De ces statistiques, M. Cavallier tire un constat surprenant : la police étant présente sur un territoire moindre que la gendarmerie, mais ayant à traiter les trois-quarts de la délinquance, elle maîtriserait moins son environnement et se trouverait en «situation d’échec». Sauf à comparer des territoires majoritairement ruraux et des zones urbaines denses (Paris, Marseille, Lyon, Seine-Saint-Denis…) aux caractéristiques diamétralement opposées, cet argument est non avenu. Le reste de la tribune de M. Cavallier s’inscrit dans la même veine, et culmine lorsqu’il essaie de faire croire que les citoyens «payent deux fois» l’offre de sécurité en payant aussi une police municipale. Une police municipale est une administration dépendant du maire, et chargée d‘appliquer le bon ordre et la tranquillité. Chaque mairie est libre d’en créer une et son rôle est cadré par des conventions avec la police, ou la gendarmerie. Dès lors, il s’agit d’un partenaire, et non d’un doublon.
Pour autant, le SCPN n’a pas la prétention d’affirmer que la police nationale est un modèle parfait. Nous pensons, au contraire, qu’elle a besoin de se repenser, d’améliorer son efficience, avec une idée directrice : qu’est ce qui est bon pour le citoyen ? Dans ce même esprit, la gendarmerie ne peut s’exonérer de ce questionnement. La France compte deux forces de sécurité intérieure, dans un pays qui a profondément changé : une densification de population dans les villes et désertification dans les campagnes, une évolution croissante des phénomènes de délinquance et des menaces, une forte pression migratoire sur nos frontières, une augmentation conséquente des manifestations violentes en zones urbaines. Et les policiers et gendarmes ont des aspirations communes : l’accès à des filières spécialisées, à une diversité de territoires, la préoccupation du bien-être des conjoints et enfants, le logement et le transport, une meilleure gestion RH de leurs carrières.

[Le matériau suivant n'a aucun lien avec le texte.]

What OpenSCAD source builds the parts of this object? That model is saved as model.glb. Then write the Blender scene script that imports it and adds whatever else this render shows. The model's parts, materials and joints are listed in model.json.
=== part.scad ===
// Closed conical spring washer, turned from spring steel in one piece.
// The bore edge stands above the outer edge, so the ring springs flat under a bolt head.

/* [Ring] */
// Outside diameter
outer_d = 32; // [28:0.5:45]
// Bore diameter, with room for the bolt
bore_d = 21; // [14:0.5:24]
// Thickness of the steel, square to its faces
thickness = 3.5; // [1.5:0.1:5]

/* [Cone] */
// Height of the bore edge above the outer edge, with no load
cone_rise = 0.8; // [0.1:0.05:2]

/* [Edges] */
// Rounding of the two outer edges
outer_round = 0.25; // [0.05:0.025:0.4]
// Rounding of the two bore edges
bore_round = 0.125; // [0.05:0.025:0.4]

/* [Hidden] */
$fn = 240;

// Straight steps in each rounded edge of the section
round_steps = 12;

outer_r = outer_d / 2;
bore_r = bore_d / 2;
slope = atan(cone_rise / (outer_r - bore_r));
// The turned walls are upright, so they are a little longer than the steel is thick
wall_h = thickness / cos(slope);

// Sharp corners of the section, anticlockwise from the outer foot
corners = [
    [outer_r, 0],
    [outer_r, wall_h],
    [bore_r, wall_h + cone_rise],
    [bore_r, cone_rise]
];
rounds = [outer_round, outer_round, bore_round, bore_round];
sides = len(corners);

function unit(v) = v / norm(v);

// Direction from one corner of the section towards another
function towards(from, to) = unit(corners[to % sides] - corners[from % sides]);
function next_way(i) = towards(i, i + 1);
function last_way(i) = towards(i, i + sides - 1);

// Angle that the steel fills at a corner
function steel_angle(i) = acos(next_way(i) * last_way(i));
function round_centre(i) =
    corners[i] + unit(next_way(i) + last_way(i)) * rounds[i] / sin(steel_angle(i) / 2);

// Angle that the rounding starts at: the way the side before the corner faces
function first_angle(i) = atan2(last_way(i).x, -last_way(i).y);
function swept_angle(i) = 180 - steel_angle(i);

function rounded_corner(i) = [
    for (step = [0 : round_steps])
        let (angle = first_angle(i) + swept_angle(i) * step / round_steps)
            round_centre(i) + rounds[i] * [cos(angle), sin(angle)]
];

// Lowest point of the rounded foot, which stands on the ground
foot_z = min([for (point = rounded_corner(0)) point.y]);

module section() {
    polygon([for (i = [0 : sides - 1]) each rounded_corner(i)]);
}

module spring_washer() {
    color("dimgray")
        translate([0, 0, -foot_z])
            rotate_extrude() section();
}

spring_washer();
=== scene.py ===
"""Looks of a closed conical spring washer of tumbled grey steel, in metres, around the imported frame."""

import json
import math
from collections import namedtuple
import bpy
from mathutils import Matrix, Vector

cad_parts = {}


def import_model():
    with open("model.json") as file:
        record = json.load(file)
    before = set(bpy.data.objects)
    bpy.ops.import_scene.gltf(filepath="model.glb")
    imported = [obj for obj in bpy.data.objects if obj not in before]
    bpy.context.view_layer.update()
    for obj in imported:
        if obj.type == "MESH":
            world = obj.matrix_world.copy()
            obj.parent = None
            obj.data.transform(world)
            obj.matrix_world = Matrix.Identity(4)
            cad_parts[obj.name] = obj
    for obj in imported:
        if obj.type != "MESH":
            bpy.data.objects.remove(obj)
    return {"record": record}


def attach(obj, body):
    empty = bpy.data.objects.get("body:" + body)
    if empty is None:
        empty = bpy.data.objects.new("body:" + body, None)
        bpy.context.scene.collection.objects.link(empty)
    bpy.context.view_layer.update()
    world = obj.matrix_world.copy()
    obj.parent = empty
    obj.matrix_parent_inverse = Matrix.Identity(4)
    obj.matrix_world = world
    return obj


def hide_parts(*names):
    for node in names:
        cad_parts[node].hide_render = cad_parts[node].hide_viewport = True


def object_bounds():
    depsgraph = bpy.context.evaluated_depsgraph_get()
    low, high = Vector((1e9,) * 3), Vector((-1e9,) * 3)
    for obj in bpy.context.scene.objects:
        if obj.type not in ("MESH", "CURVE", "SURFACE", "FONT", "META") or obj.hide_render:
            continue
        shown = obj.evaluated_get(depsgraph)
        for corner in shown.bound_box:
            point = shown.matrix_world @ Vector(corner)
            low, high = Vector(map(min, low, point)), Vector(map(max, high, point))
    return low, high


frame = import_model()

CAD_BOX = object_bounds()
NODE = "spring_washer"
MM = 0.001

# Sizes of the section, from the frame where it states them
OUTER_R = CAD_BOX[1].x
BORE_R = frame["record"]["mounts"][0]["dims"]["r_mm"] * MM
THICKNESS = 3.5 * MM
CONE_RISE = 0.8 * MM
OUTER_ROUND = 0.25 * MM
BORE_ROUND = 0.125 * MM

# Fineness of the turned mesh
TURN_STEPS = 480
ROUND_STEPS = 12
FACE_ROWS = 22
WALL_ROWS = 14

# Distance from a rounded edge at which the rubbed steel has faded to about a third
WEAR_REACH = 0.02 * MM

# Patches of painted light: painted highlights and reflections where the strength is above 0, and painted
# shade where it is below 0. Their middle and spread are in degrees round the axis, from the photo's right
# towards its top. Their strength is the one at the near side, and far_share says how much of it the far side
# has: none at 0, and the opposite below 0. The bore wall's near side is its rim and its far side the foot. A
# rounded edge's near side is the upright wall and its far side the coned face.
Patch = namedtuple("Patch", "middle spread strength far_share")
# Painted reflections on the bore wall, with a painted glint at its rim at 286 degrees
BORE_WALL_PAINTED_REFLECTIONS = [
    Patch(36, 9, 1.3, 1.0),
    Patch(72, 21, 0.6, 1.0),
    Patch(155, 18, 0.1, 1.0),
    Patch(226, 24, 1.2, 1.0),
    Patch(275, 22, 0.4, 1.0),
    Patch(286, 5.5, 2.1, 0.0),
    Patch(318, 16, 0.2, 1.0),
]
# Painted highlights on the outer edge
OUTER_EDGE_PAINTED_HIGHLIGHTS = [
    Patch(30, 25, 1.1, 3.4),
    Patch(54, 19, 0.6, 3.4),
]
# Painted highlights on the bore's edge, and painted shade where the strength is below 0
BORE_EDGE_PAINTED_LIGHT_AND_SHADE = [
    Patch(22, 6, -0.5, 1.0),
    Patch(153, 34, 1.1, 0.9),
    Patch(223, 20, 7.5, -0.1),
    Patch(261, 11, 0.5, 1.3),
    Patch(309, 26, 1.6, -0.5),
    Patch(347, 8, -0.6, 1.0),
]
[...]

Ce constat implique de cesser les raisonnements à court terme et la stratégie des petits pas dont la seule finalité n’est pas l’amélioration du service public mais la récupération d’une partie des prérogatives de la maison d’en face. C’est ainsi que la gendarmerie «revendique» depuis plusieurs années des villes, des départements, des missions spécialisées, alors que même la loi du 3 août 2009 est claire quant aux missions de chacun : «La gendarmerie nationale est destinée à assurer la sécurité publique et l’ordre public, particulièrement dans les zones rurales et périurbaines, ainsi que sur les voies de communication.»
Notre réflexion s’inscrit dans une volonté de répondre aux enjeux et nouveaux défis du XXIe siècle. Faire état des disparités, ce n’est pas nier les identités. Nous ne pensons pas qu’en 2020 les distinctions entre des hommes et des femmes servant la même mission soient légitimées par l’histoire et la tradition. S’inspirer et prendre ce qu’il y a de meilleur chez l’autre, voilà l’ambition ! Tous les sujets méritent d’être abordés : la formation des cadres, la discipline, la déontologie, la spécialisation en filière métier, les doublons organisationnels, les zones de compétences territoriales, la relation force de sécurité intérieure/population, la promotion sociale. Ce n’est pas un excès de jacobinisme qui nous guide mais la conviction forte que l’union fait la force.
Ainsi, nous n’opposons pas tradition et modernité, villes et campagnes, militaires et policiers. Nous souhaitons simplement une réflexion sur l’union des forces en tant que policiers et citoyens.